The Cayman Islands suffered a double reputational blow Tuesday after independent research branded the U.K. overseas territory the world’s greatest enabler of illicit finance and the European Union added it to a blacklist of uncooperative tax jurisdictions.

Cayman moved from second on the 2018 Financial Secrecy Index—a ranking of more than 130 jurisdictions based on the size of their offshore financial-services sector, level of corporate transparency, adherence to global anti-money laundering norms and other criteria—to top the list for the first time, followed by the United States, Switzerland and Hong Kong.

The Caribbean island provides nearly five percent of the world’s total offshore financial services and the sector is more than 1,500 times larger than the rest of its economy combined, according to the Tax Justice Network, a global advocacy group that produces the index every two years.

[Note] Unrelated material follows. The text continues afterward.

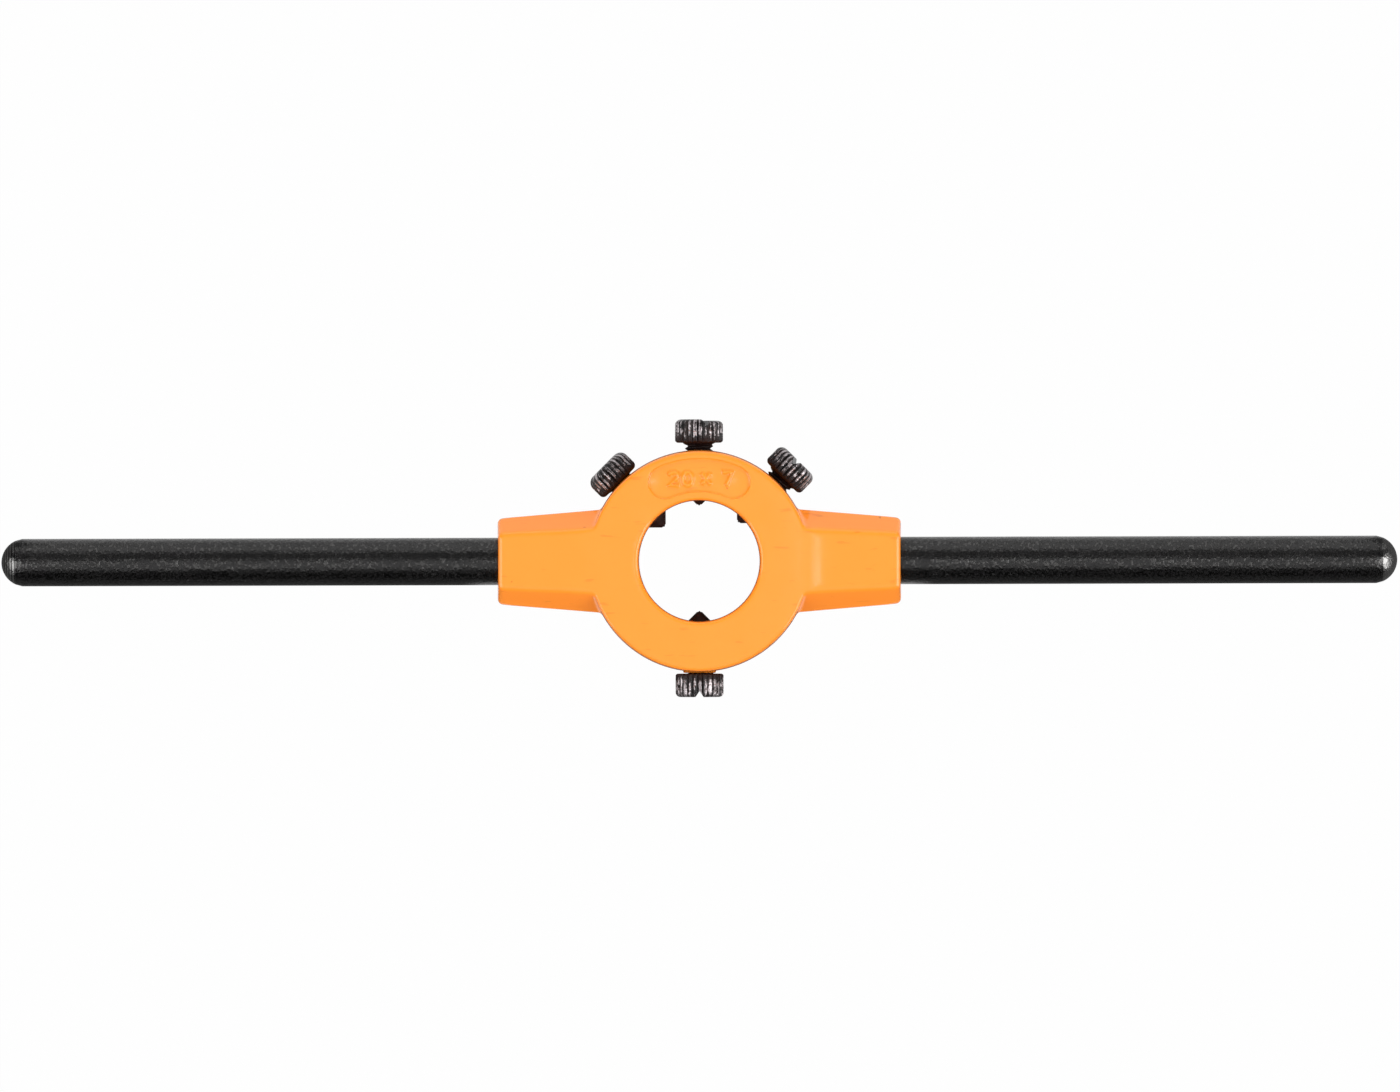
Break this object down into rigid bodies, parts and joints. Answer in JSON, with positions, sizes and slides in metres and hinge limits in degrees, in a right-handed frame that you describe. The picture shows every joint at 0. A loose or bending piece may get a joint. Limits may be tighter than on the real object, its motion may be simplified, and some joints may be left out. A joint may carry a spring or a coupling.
{
  "type": "die stock handle",
  "caption": "Die stock for round threading dies: cast ring with tapered lugs, straight steel handles and knurled cone-point screws.",
  "frame": {"origin": "on the die's axis, in the flat face that the stock lies on, where the die pocket opens", "axes": "+Z along the die's axis, out of the marked face; +X along the right-hand handle; +Y towards the spreading screw and the size panel"},
  "size_m": [0.2, 0.0398, 0.011],
  "materials": {
    "enamel": "satin",
    "blackened_bar": "satin",
    "blackened_screw": "satin"
  },
  "bodies": {
    "stock": {"stock_body": "enamel", "handle_left": "blackened_bar", "handle_right": "blackened_bar"},
    "spreading_screw": {"spreading_screw": "blackened_screw"},
    "closing_screw_left": {"closing_screw_left": "blackened_screw"},
    "closing_screw_right": {"closing_screw_right": "blackened_screw"},
    "locking_screw": {"locking_screw": "blackened_screw"}
  },
  "joints": [
    {"name": "spreading_screw_travel", "type": "slide", "parent": "stock", "child": "spreading_screw", "axis": [0, 1, 0], "range_m": [-0.00102, 0.0023]},
    {"name": "closing_screw_left_travel", "type": "slide", "parent": "stock", "child": "closing_screw_left", "axis": [-0.7071, 0.7071, 0], "range_m": [-0.00007, 0.00325]},
    {"name": "closing_screw_right_travel", "type": "slide", "parent": "stock", "child": "closing_screw_right", "axis": [0.7071, 0.7071, 0], "range_m": [-0.00092, 0.0024]},
    {"name": "locking_screw_travel", "type": "slide", "parent": "stock", "child": "locking_screw", "axis": [0, -1, 0], "range_m": [-0.00005, 0.0031]}
  ]
}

Cayman’s growing, outsized role in offshore finance is largely driven by the global hedge fund industry’s use of companies, trusts and limited partnerships formed on the island to cloak their operations, TJN found.

“The dangers that emanate from Cayman are now less about money laundering and criminal activity—although it hosts plenty of that as an inevitable side effect of being a secrecy jurisdiction—and more about the risks to global financial stability and public finances posed by its role as an opaque conduit for large international financial institutions,” TJN concluded.

Cayman’s new, dubious distinction as the world’s leader in financial secrecy coincides with the EU’s separate decision Tuesday to blacklist the island alongside Panama, Palau, the Seychelles, the U.S. Virgin Islands and seven other jurisdictions for helping hide taxable income from the bloc’s 27 nations and failing to implement reforms by deadline.

The decision comes less than a month after Britain formally exited the EU and illuminates a split between U.K. officials who, prior to Brexit, had a platform to shield Cayman from the bloc’s countermeasures, and U.K. investigators who have repeatedly accused the island of enabling financial crime.

Outcomes

EU officials can limit EU financing and investment to countries on the list, or require enhanced monitoring of transactions that intersect with them.

Compliance officers may end up separately flagging the latest index—and Cayman’s new position atop it—to their boards of directors, said Ruth Paley, an attorney with Eversheds Sutherland in London, but most already viewed the jurisdiction as high risk long before Tuesday.

“It’s possible that we may see some de-risking activity around Cayman Islands business, although the territory has issued a fairly bullish response to the criticisms,” Paley said. “Much will depend on existing risk appetites, so the Caymans’ appearance at the top of the list is perhaps unlikely to change much in practice.”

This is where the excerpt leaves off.